The iShares U.S. Consumer Discretionary ETF (IYC) seeks to track the Dow Jones U.S. Consumer Discretionary Index, which measures the performance of U.S. companies that sell non-essential goods and services like automobiles, retail, restaurants, and entertainment. This sector-focused equity ETF provides targeted exposure to consumer spending-driven businesses.

How It Works

IYC uses a passively managed, market-capitalization-weighted approach that mirrors its benchmark index by holding constituent stocks in proportion to their market values. The fund typically holds 60-80 companies ranging from large retailers like Amazon and Tesla to restaurant chains and media companies. Rebalancing occurs quarterly to maintain sector purity and index alignment.

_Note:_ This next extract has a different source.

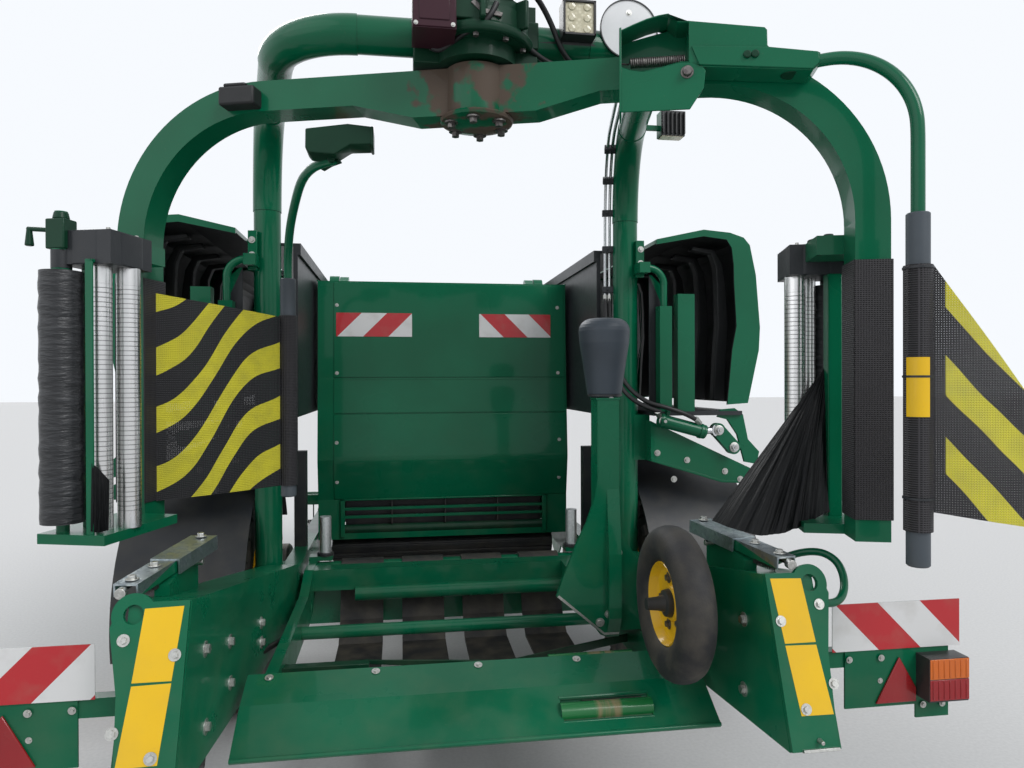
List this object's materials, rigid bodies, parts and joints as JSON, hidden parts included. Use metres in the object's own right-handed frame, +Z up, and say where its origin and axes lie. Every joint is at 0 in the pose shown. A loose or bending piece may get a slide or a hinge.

As a sector-specific ETF, it concentrates investments within consumer discretionary industries rather than diversifying across all market sectors.

Key Features

  • Pure-play exposure to consumer discretionary sector without dilution from defensive sectors like utilities or healthcare
  • Captures economic recovery themes as consumer spending typically leads market rebounds during expansion cycles
  • Managed by BlackRock with strong liquidity and tight bid-ask spreads for efficient trading execution

Risks

  • This ETF can lose value significantly during economic downturns when consumers reduce discretionary spending, potentially declining 40-50% in recessions
  • High concentration in growth stocks creates vulnerability to interest rate increases, which typically hurt high-valuation consumer companies disproportionately
  • Sector concentration means lack of diversification amplifies volatility compared to broad market ETFs during sector-specific downturns

Who Should Own This

Best suited as a satellite holding (5-15% of equity allocation) for investors with medium-to-high risk tolerance and 3+ year time horizons seeking cyclical growth exposure. Appropriate for those wanting to overweight consumer discretionary during economic expansion phases or as a tactical play on consumer spending recovery themes.